There is absolutely nothing new in the IFS gender pay gap paper

We all know that, on average if you count all men and women, men take home more money in pay than women. We also know that, on average, people who work sixty hours a week take home more than those who work thirty hours a week. And those in banking and law take home more than those in psychology and education.

The Institute for Fiscal Studies has a paper out today (pdf), which has been widely feted across the press, despite the fact that it simply repackages these facts with barely any extra analysis or information, though they do have some cool charts and graphs. I suspect they didn't tell the media that their data is no better than—and in my view a good deal inferior to the official Office for National Statistics numbers.

In their paper they show that there is indeed a raw gender pay gap, which is reduced substantially by various controls (like hours and having kids). They cut this up and display the data in some pretty cool ways below. But they don't mention that some pretty important facts have been left out of their narrative.

For example: do we think that all young men and women without children choose, on average, the same A-levels choices, degrees, and career paths? I'll answer the question: they don't. In the USA, 95% of the gender pay gap among new graduates is down to subject major choice—some degrees are more lucrative than others.
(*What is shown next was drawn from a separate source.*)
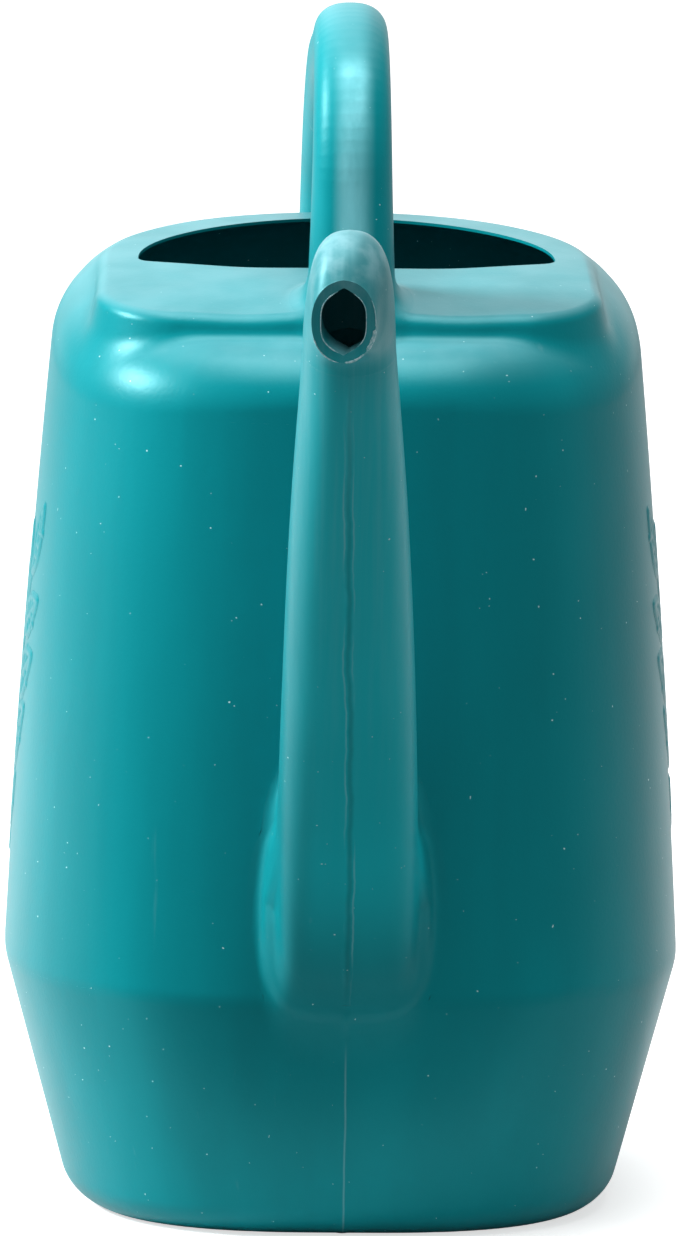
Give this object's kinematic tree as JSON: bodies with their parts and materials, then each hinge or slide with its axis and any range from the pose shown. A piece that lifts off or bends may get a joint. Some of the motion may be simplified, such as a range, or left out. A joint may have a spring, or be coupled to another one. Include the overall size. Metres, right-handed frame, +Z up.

This, in turn, seems to be because men are more ruthlessly materialistic in major and career choice. And it reflects values men and women express in long, careful studies. Gender difference (whether socially constructed or genetically inborn, or most likely, a bit of both) predicts the world we see much better than discrimination.

When women do go into high earning, competitive fields, they do very well. In fact, one study found that women were more aggressively promoted, and earned more than men, so long as they didn't exit the workforce.

In fact, Harvard economist Claudia Goldin found (pdf) that the gender pay gap only existed in industries where there are increasing returns to hours: where 80 hours a week is worth more than double 40 hours a week, and where flexible hours are impossible for technical reasons. In these fields women were less productive because they chose to have a work-life balance that men avoided (and not just because of kids). Since they were less productive, firms paid them less.

Is this a bad thing. Well, it depends whether you think money and career success are the only important ends in life, and it depends whether you think that men and women have to have (on average) the same paths in life to have equally good paths in life. I don't think it's worse to work thirty flexible hours a week than it is to work six ten-hour days, and I think it would be dystopian to try and make everyone's careers similar.

What we want is equal work for equal pay, and according to our best analyses of the gender pay gap data, that's what we have. Today's IFS paper adds nothing to our understanding.